Presiden Rusia, Vladimir Putin, melakukan kunjungan ke Korea Utara pada hari Selasa (18/6). Ini merupakan kunjungan pertama pemimpin Rusia ke Korea Utara dalam 24 tahun.
Dalam kunjungan kenegaraan tersebut, Putin tentu disambut hangat oleh sejawatnya, Kim Jong Un. Kedua pemimpin berjanji untuk memperdalam hubungan perdagangan dan keamanan.
Putin juga berkomitmen untuk mendukung Korea Utara melawan AS, sekutu dekat saingan beratnya, Korea Selatan.
Baca Juga: Amerika Cemas dengan Kunjungan Putin ke Korea Utara, Ini Alasannya
Kekhawatiran NATO
Hubungan dekat Rusia dan Korea Utara membuat negara-negara Barat gelisah.

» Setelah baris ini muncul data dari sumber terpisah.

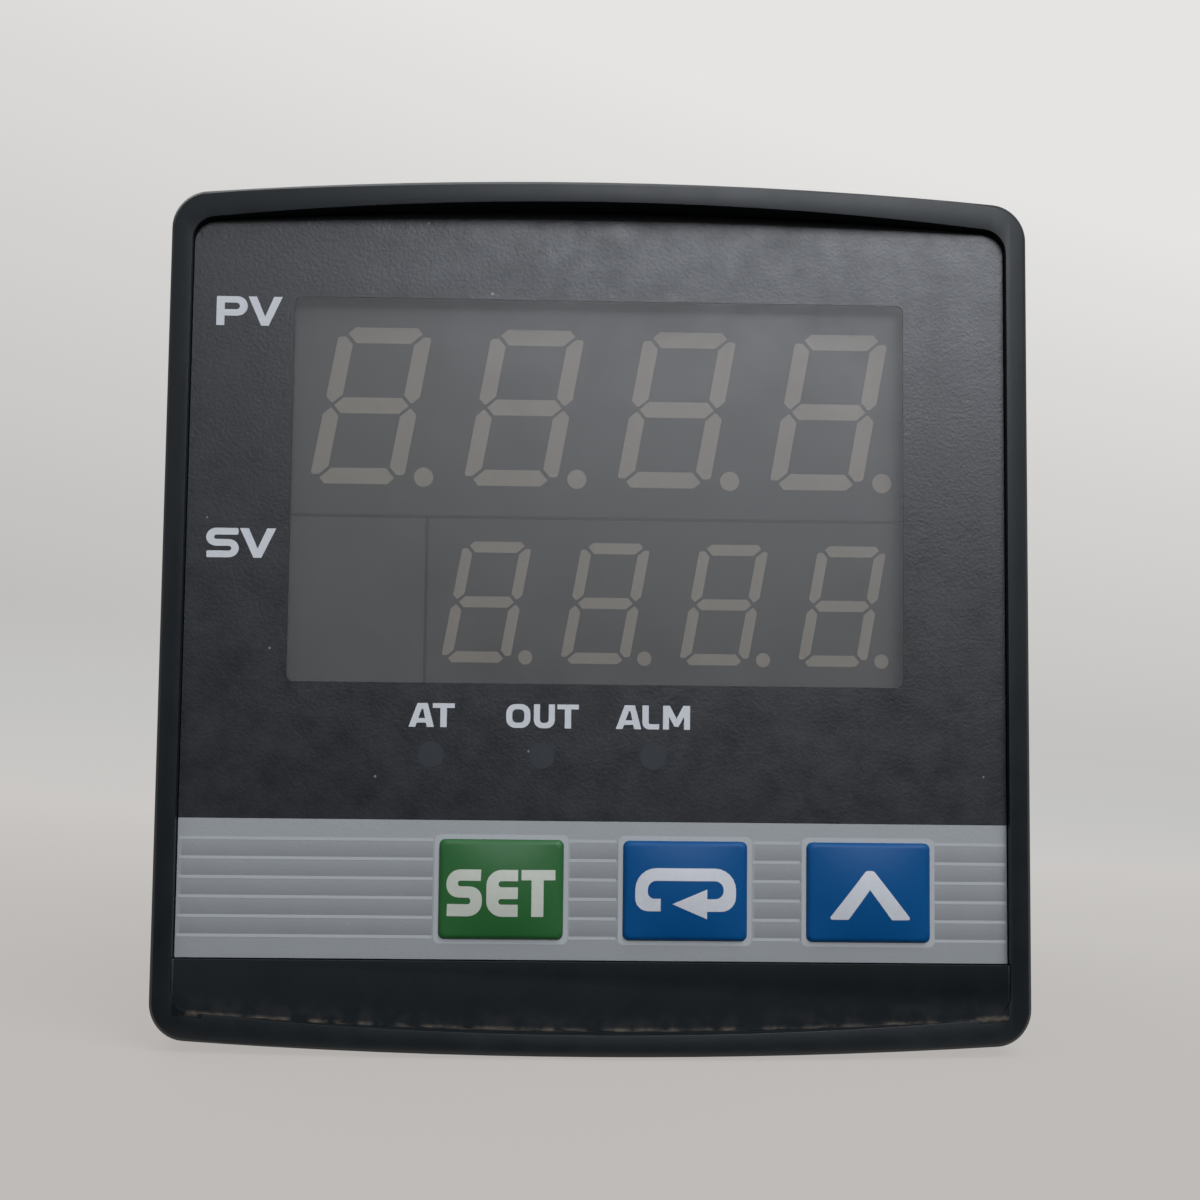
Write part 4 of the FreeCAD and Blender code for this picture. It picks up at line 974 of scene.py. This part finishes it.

Sekretaris Jenderal NATO, Jens Stoltenberg, secara terbuka menyampaikan kekhawatirannya dalam konferensi pers setelah pembicaraan dengan Menteri Luar Negeri AS, Antony Blinken, hari Selasa.
Stoltenberg mengatakan, pihaknya khawatir Rusia akan mulai terlibat dalam program pengembangan senjata nuklir yang terus diupayakan oleh Korea Utara.
"Kami tentu saja juga prihatin dengan potensi dukungan yang diberikan Rusia kepada Korea Utara dalam mendukung program rudal dan nuklir mereka," kata Stoltenberg, dikutip Reuters.
Baca Juga: Punya 500 Hulu Ledak, China Bangun Persenjataan Nuklir Lebih Cepat dari Negara Lain
Tidak hanya hubungan Rusia-Korea Utara, Sekjen NATO juga mengkhawatirkan hubungan Rusia-China.
Menurutnya, dukungan ekonomi China telah membuat Rusia bertahan di masa perang. Hal tersebut dianggap telah menunjukkan bagaimana tantangan keamanan di Eropa sangat erat hubungannya dengan Asia.
Atas dasar itu, NATO mengincar kerjasama lebih erat dengan Australia, Selandia Baru, Korea Selatan, dan Jepang.
"Mereka tidak dapat terus menjalin hubungan perdagangan yang normal dengan negara-negara di Eropa dan pada saat yang sama memicu perang terbesar yang pernah kita saksikan di Eropa sejak Perang Dunia Kedua," lanjut Stoltenberg.